** start **
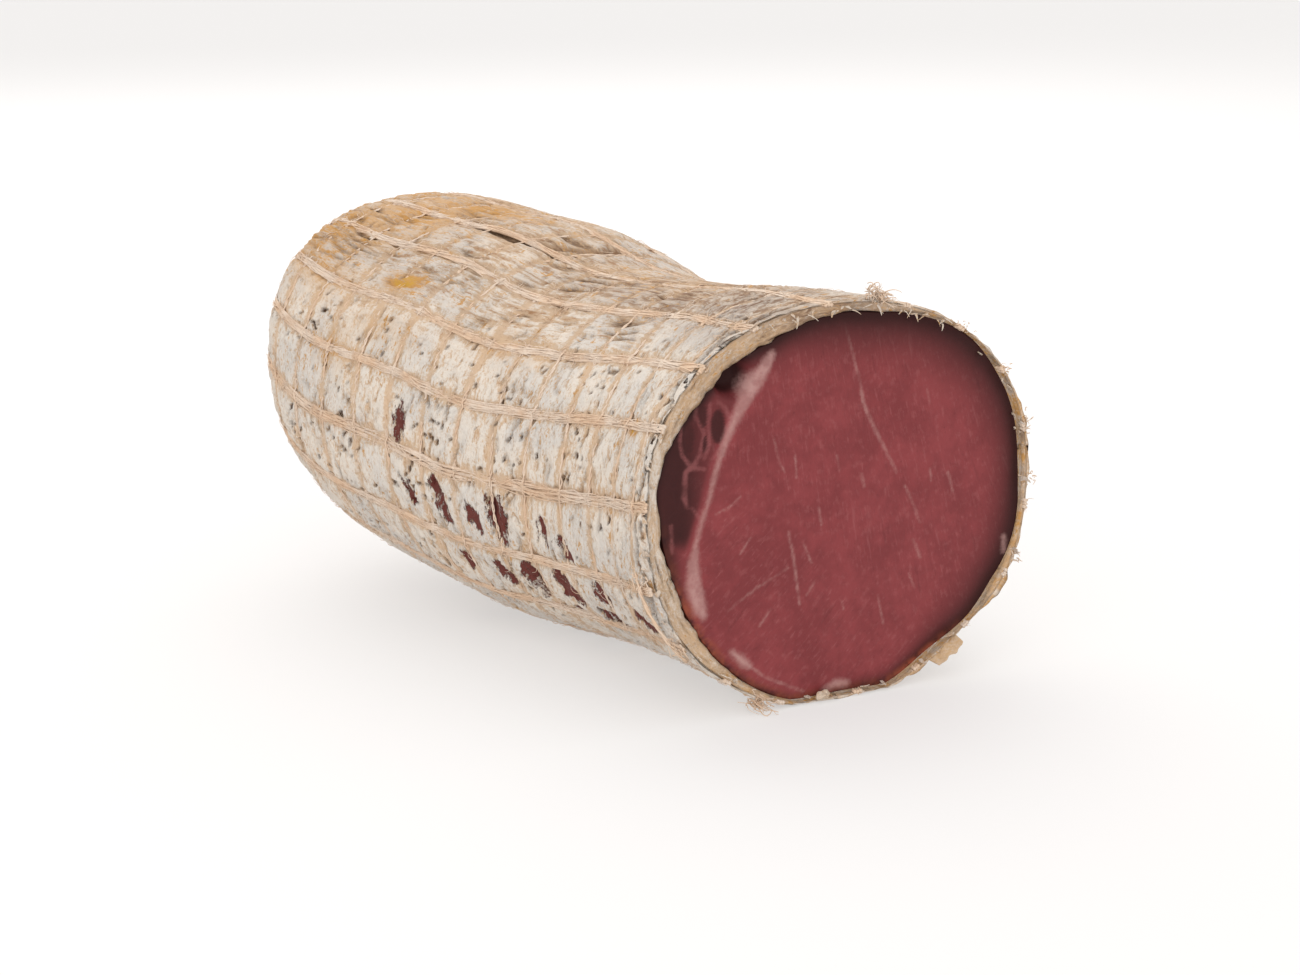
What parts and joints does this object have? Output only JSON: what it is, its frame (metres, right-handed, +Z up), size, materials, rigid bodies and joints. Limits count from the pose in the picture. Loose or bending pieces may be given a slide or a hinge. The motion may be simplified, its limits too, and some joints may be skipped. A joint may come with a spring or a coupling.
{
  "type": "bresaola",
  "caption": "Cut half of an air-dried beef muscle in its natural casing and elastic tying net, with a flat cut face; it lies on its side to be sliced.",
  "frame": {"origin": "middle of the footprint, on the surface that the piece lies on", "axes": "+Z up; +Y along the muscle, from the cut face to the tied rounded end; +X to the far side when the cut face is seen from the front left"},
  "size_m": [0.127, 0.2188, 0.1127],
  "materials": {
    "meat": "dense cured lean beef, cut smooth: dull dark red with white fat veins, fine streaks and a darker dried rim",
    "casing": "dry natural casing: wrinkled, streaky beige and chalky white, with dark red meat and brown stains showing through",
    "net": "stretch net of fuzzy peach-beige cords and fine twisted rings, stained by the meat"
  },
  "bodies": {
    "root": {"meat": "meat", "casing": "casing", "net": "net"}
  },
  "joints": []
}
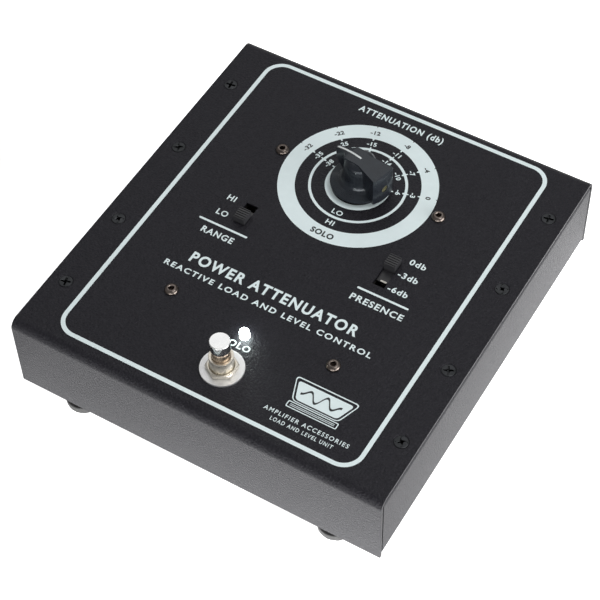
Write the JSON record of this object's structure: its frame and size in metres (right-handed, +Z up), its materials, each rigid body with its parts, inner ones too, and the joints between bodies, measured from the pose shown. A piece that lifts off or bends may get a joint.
** end **
**INSTRUCTION**: Give the number of lines that hold the word "from" in these records, with nothing added.

**SOLUTION TO THIS TASK**: 3